** start DATA EXCERPTS **

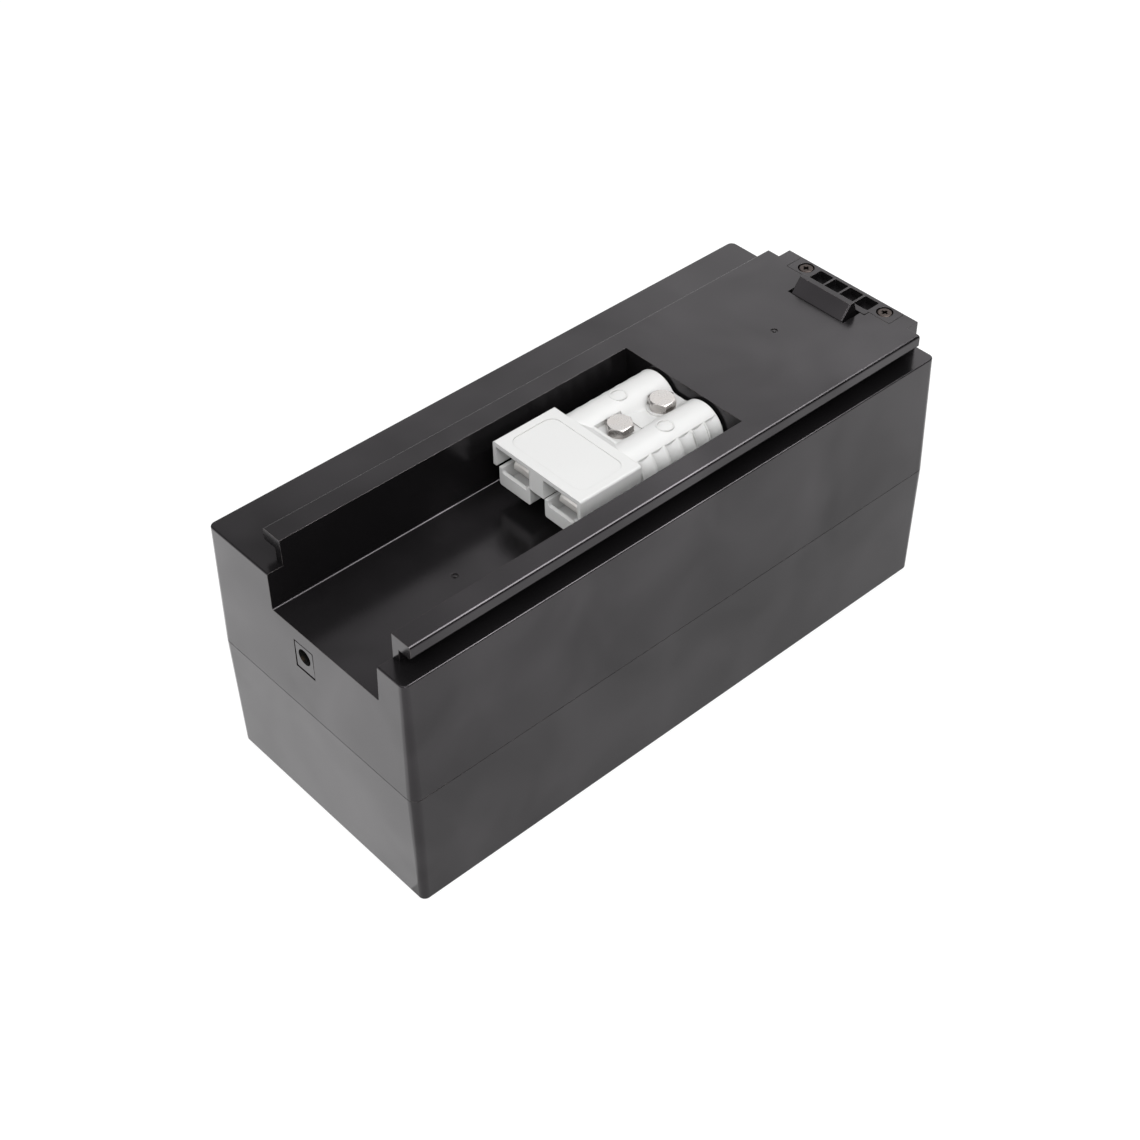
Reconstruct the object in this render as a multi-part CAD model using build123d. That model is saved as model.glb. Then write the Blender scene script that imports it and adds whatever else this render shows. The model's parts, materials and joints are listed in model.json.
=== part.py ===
from build123d import *
import math
import os

# A slide-in battery pack. It hangs from two T-shaped rails moulded on its lid, plugs into its
# holder through a two-pole power connector that lies in an open bay between the rails, and is
# kept there by a sprung latch at the tail.
#
# Frame: millimetres, +Z up. The origin is the centre of the case's underside, +Y points to the
# tail (the latch end) and -Y to the nose (the charge socket and the mouth of the connector bay).

# ---------------------------------------------------------------- driving dimensions: the case
CASE_WIDTH = 106.0          # across X, at the parting line
CASE_LENGTH = 250.0         # along Y, at the parting line
PARTING_Z = 51.5            # the two shells meet here
DECK_Z = 103.5              # flat top of the case, beside the rails
PLATFORM_Z = 114.0          # top of the raised platform that carries the rails
WALL = 3.0
DRAFT = 1.1                 # mould draft in degrees, both shells
CORNER_RADIUS = 3.5
INNER_CORNER = 1.5
BOTTOM_RADIUS = 1.0
EDGE_RADIUS = 0.5
SEAM_GAP = 0.25             # shadow groove around the parting line
SEAM_DEPTH = 0.5
TONGUE_OUTSET = 1.65        # the lid's tongue stands this far inside the case's outline
TONGUE_DEPTH = 2.0
REBATE_DEPTH = 3.0

# platform, rails and connector bay, all about one line beside the case's middle
RAIL_X = 10.3               # centre line of the rails, bay, connector and latch
BAY_HALF = 29.0             # at the top; the bay's walls have draft
BAY_FLOOR_HALF = 28.3
BAY_CORNER = 0.8
WEB_HALF = 32.0
LIP_HALF = 38.1
LIP_THICK = 5.0
LIP_ROUND = 1.0
RAIL_FRONT = -117.6
LIP_REAR = 118.1
BAY_REAR = 35.6
BAY_FLOOR_Z = 88.5
GATE_MARKS = ((82.0, PLATFORM_Z), (-70.0, BAY_FLOOR_Z))    # moulding marks: Y and height
GATE_RADIUS = 1.3

# two-pole connector
CONNECTOR_HALF = 22.25
CONNECTOR_FRONT = -33.2
HOOD_REAR = -5.4
CONNECTOR_REAR = 34.6
CONNECTOR_MID_Z = 103.0
CONNECTOR_HALF_HEIGHT = 10.0
POLE_X = 11.75              # each pole's distance from the connector's middle
LOBE_RADIUS = 10.0
CUP_DEPTH = 7.7
CUP_WALL = 1.5
GRIP_SCOOPS = 6
GRIP_RIB = 0.9              # crest between two scoops
GRIP_DEPTH = 0.9
GRIP_FROM = 6.0             # the scoops start this far outside each pole's middle
HOOD_SLOT = 1.8             # slot between the hood and the first rib
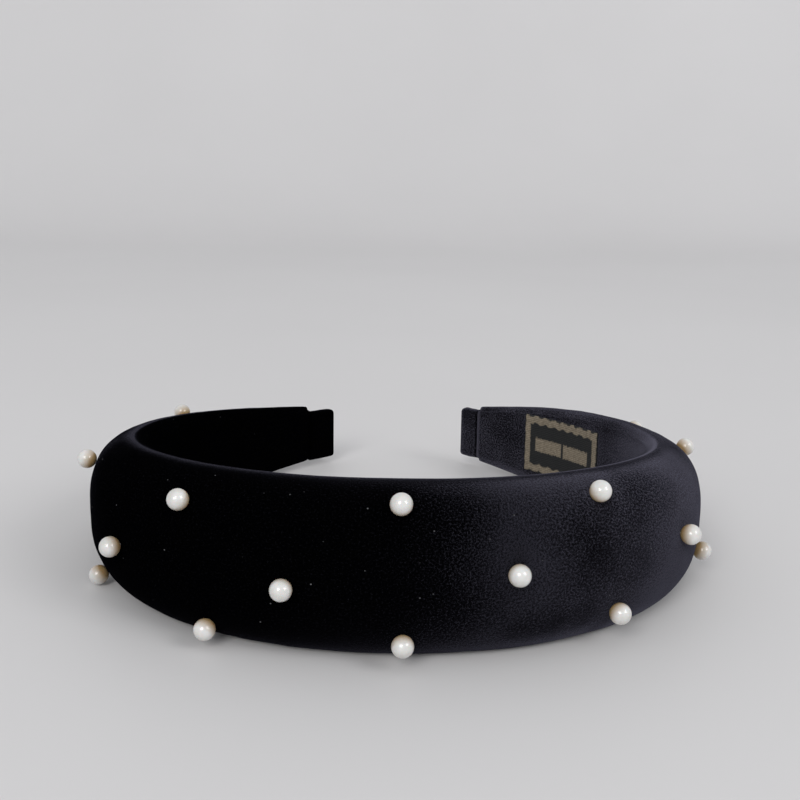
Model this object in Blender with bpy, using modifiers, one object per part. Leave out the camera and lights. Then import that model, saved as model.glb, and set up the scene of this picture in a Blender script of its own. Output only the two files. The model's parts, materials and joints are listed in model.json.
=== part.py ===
"""Padded velvet headband set with pearls, lying on its edge with the crown towards -Y.

A plastic spring band carries a foam pad. A velvet cover wraps both and folds over their rims, a lining
ribbon hides the folded hems, and a fabric sleeve closes each tip. Each pearl sits on a pin whose flat head
lies behind the cover. The band opens by bending at the crown, so everything that bends is made as a left
half and a right half, with the bend's axis at the crown's outermost face.

Metres, +Z up. The origin is the middle of the object's footprint on the surface it stands on.
"""
import math

import bmesh
import bpy
from mathutils import Matrix, Vector

# Plan of the inner face, which touches the head. Arcs run along it from the crown's middle, positive to +X.
HALF_LENGTH = 0.1937
PLAN_RADII = (0.1044, 0.0513, 0.0829, 0.440)   # at the crown, one third, two thirds and the tip
PLAN_STEP = 0.0005

# Cover: its width and depth, largest at the crown, and how they taper to its ends
TAPER_LENGTH = 0.185
COVER_END = {-1: 0.1834, 1: 0.1863}   # the arc where it ends on the left and on the right
CROWN_WIDTH = 0.0392
END_WIDTH = 0.0185
WIDTH_TAPER = 2.0
CROWN_DEPTH = 0.016
END_DEPTH = 0.0058
DEPTH_TAPER = 3.2
RIM_SHARE = 0.25            # the widest level, as a share of the depth
FACE_POWER = 2.8            # superellipse power across the width: 2 is round, more is flatter
HEM_SHARE = 0.225           # folded hem, as a share of the width
RIM_ROLL_SHARE = 0.12       # how far the rim rolls in before the hem lies flat
CLOTH = 0.0008
GAP = 0.0003
SPLIT_GAP = 0.0003

# Where the hand-cut cover leaves the even taper: side (0 is both), edge (1 is the top, -1 the foot), arc of
# the fullest place, how far it reaches on each way, and the extra width
CUT_DEPARTURES = (
    (0, 1, 0.060, 0.050, 0.0005),
    (1, 1, 0.150, 0.055, 0.0013),
    (1, -1, 0.150, 0.035, 0.00055),
    (-1, 1, 0.170, 0.060, -0.0005),
)

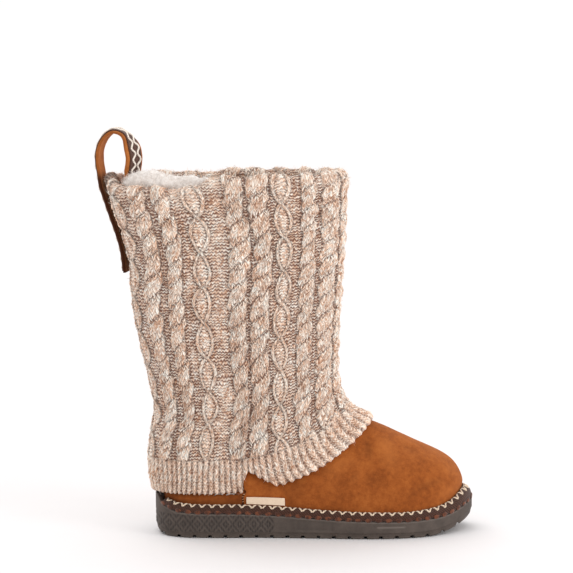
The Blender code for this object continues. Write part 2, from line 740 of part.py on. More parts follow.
def strap_frame():
    """Where the strap's outside leg crosses the collar, and its inward and sideways directions."""
    normal = form_normal(STRAP_STATION, STRAP_CROSSING_LEVEL)
    inwards = -np.array([normal[0], normal[1], 0.0])
    inwards /= np.linalg.norm(inwards)
    sideways = np.array([-inwards[1], inwards[0], 0.0])
    return inwards, sideways


def strap_path():
    """Inner face of the strap: up the outside of the sleeve, over the loop, down the lining."""
    inwards, _ = strap_frame()
    outside_offset = KNIT_CLEARANCE + KNIT_GROUND + KNIT_RIDGE + STRAP_CLEARANCE
    level_count = int((COLLAR_RING - STRAP_LOW_LEVEL) / STRAP_LEVEL_STEP) + 1
    levels = np.linspace(STRAP_LOW_LEVEL, COLLAR_RING, level_count)
    outer_leg = skin(STRAP_STATION, levels, outside_offset)
    start = outer_leg[-1]
    knots_z = [start[2]] + [p.z for p in LOOP_POINTS]
    knots_in = [0.0] + [p.inwards for p in LOOP_POINTS]
    inner_offset = KNIT_FOLDED - CLEARANCE - INSIDE_LEG_OFFSET
    inner_leg = skin(STRAP_STATION, np.array(INSIDE_LEG_LEVELS), inner_offset)
    knots_z += list(inner_leg[:, 2])
    knots_in += list((inner_leg - start) @ inwards)
    chord = np.concatenate([[0], np.cumsum(np.hypot(np.diff(knots_in), np.diff(knots_z)))])
    fine = np.linspace(0, chord[-1], STRAP_LOOP_STATIONS)[1:]
    loop_in = smooth_curve(chord, knots_in, fine)
    loop_z = smooth_curve(chord, knots_z, fine)
    loop = np.array([start[0], start[1], 0.0]) + loop_in[:, None] * inwards
    loop[:, 2] = loop_z
    return np.concatenate([outer_leg, loop])


def sweep_band(name, path, width, near, far, finish):
    """Flat band along a path: near and far are its faces' distances from the path."""
    inwards, sideways = strap_frame()
    run = np.gradient(path, axis=0)
    run /= np.linalg.norm(run, axis=1, keepdims=True)
    away = np.cross(run, sideways)
    away /= np.linalg.norm(away, axis=1, keepdims=True)
    if away[0] @ inwards > 0:
        away = -away
    bm = bmesh.new()
    half = sideways * width / 2
    rails = [[bm.verts.new(p) for p in path + away * offset + side * half]
             for offset, side in ((near, -1), (near, 1), (far, 1), (far, -1))]
    for i in range(len(path) - 1):
        for k in range(4):
            n = (k + 1) % 4
            bm.faces.new((rails[k][i], rails[n][i], rails[n][i + 1], rails[k][i + 1]))
    bm.faces.new([rail[0] for rail in rails][::-1])
    bm.faces.new([rail[-1] for rail in rails])
    bmesh.ops.recalc_face_normals(bm, faces=bm.faces)
    return add_object(name, bm, finish)


def build_pull_strap():
    """Suede strap and the braid on its outer face."""
    path = strap_path()
    sweep_band("pull_strap", path, STRAP_WIDTH, 0.0, STRAP_THICKNESS,
               material("strap_suede", (0.36, 0.13, 0.04), 0.85))
    near = STRAP_THICKNESS + CLEARANCE
    sweep_band("strap_braid", path[1:-1], STRAP_BRAID_WIDTH, near, near + STRAP_BRAID_THICKNESS,
               material("strap_braid", (0.09, 0.045, 0.03), 0.85))


def build_side_tag():
    """Plain cloth tag ahead of the outer side seam, its foot against the braid."""
    u_range = np.linspace(0.25, 0.5, 400)
    x_range = form_point(u_range, 1.5)[:, 0]
    columns = np.interp(np.linspace(TAG_BACK_X, TAG_FRONT_X, TAG_COLUMNS), x_range, u_range)
    near = VAMP_LAP + CLEARANCE + TAG_EASE
    bm = bmesh.new()
    levels = (TAG_LOW_LEVEL, TAG_MIDDLE_LEVEL, TAG_HIGH_LEVEL)
    rows = [(level, near) for level in levels]
    rows += [(level, near + TAG_THICKNESS) for level in reversed(levels)]
    rails = [[bm.verts.new(p) for p in skin(columns, level, offset)] for level, offset in rows]
    corners = len(rows)
    for i in range(TAG_COLUMNS - 1):
        for k in range(corners):
            n = (k + 1) % corners
            bm.faces.new((rails[k][i], rails[n][i], rails[n][i + 1], rails[k][i + 1]))
    bm.faces.new([rail[0] for rail in rails][::-1])
    bm.faces.new([rail[-1] for rail in rails])
    bmesh.ops.recalc_face_normals(bm, faces=bm.faces)
    return add_object("side_tag", bm, material("tag_cloth", (0.90, 0.74, 0.58), 0.8))


def main():
    """Build the boot."""
    for old in list(bpy.data.objects):
        bpy.data.objects.remove(old, do_unlink=True)
    build_outsole()
    build_insole()
    build_upper()
    build_knit_sleeve()
    build_welt_braid()
    build_pull_strap()
    build_side_tag()


main()
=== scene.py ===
"""Looks of a right boot: suede foot, moulded sole and a cable-knit sleeve over the shaft.

The form of the boot is worked out in millimetres, as its solids are, and every soft surface is a
grid laid on that form. Heights of stitches, creases and pile are added square to it.
"""
import logging
import math
from dataclasses import dataclass, field
from enum import Enum
from typing import Any, Callable, NamedTuple, Union

import bmesh
import bpy
import numpy as np
from mathutils import Euler, Matrix, Vector

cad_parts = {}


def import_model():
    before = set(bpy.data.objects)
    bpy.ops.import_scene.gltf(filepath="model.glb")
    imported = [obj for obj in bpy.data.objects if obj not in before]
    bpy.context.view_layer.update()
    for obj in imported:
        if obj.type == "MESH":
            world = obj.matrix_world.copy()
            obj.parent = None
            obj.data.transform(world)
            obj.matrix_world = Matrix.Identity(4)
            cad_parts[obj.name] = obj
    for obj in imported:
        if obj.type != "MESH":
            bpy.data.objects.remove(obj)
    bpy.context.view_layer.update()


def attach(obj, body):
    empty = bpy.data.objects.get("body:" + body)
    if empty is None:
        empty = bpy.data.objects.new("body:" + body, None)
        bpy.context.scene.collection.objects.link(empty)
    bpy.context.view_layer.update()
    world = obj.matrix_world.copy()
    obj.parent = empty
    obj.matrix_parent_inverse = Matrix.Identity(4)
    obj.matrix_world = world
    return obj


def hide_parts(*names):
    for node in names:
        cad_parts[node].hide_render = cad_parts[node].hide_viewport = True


MM = 0.001
BODY = "root"
TURN = 2 * np.pi
HAIR_SHARES = (0.0, 0.35, 0.7, 1.0)
GRAIN_CELLS = 32
log = logging.getLogger("boot")


class OutlinePoint(NamedTuple):
    """A point of the sole's plan outline."""
    x: float
    y: float


class WeltPoint(NamedTuple):
    """Height of the sole's ledge, and of the braid above it, along the foot."""
    x: float
    ledge_z: float
    braid_rise: float


class Ring(NamedTuple):
    """One ring of the form, from its back point to its front point."""
    back_x: float
    back_z: float
    front_x: float
    front_z: float
    half_width: float
    egg: float
    tilt: float
    follow: float


OUTER_SIDE = [OutlinePoint(*row) for row in (
    (-45.0, 0.0), (-40.0, -20.0), (-25.0, -33.0), (0.0, -37.0), (40.0, -38.0), (85.0, -42.5),
    (125.0, -46.5), (155.0, -43.5), (181.0, -32.0), (200.0, -12.5), (207.0, 8.0),
)]
INNER_SIDE = [OutlinePoint(*row) for row in (
    (207.0, 8.0), (202.0, 25.0), (185.0, 40.0), (160.0, 48.0), (130.0, 48.0), (90.0, 38.5),
    (45.0, 32.5), (0.0, 34.0), (-25.0, 29.5), (-40.0, 17.5), (-45.0, 0.0),
)]
WELT_LINE = [WeltPoint(*row) for row in (
    (-45.0, 27.0, 6.3), (-38.0, 24.3, 6.3), (-30.0, 21.2, 6.4), (-18.0, 19.9, 6.5),
    (20.0, 19.3, 6.6), (55.0, 17.8, 6.6), (90.0, 15.3, 6.6), (125.0, 14.0, 6.6),
    (168.0, 14.0, 7.2), (181.0, 15.0, 8.2), (190.0, 17.0, 9.4), (198.0, 20.0, 12.0),
    (207.0, 24.0, 13.5),
)]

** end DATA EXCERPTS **

*GIVEN EXERCISE*: In the records above, how many lines contain the string "objects"? State that number only.

*EXPECTED ANSWER*: 8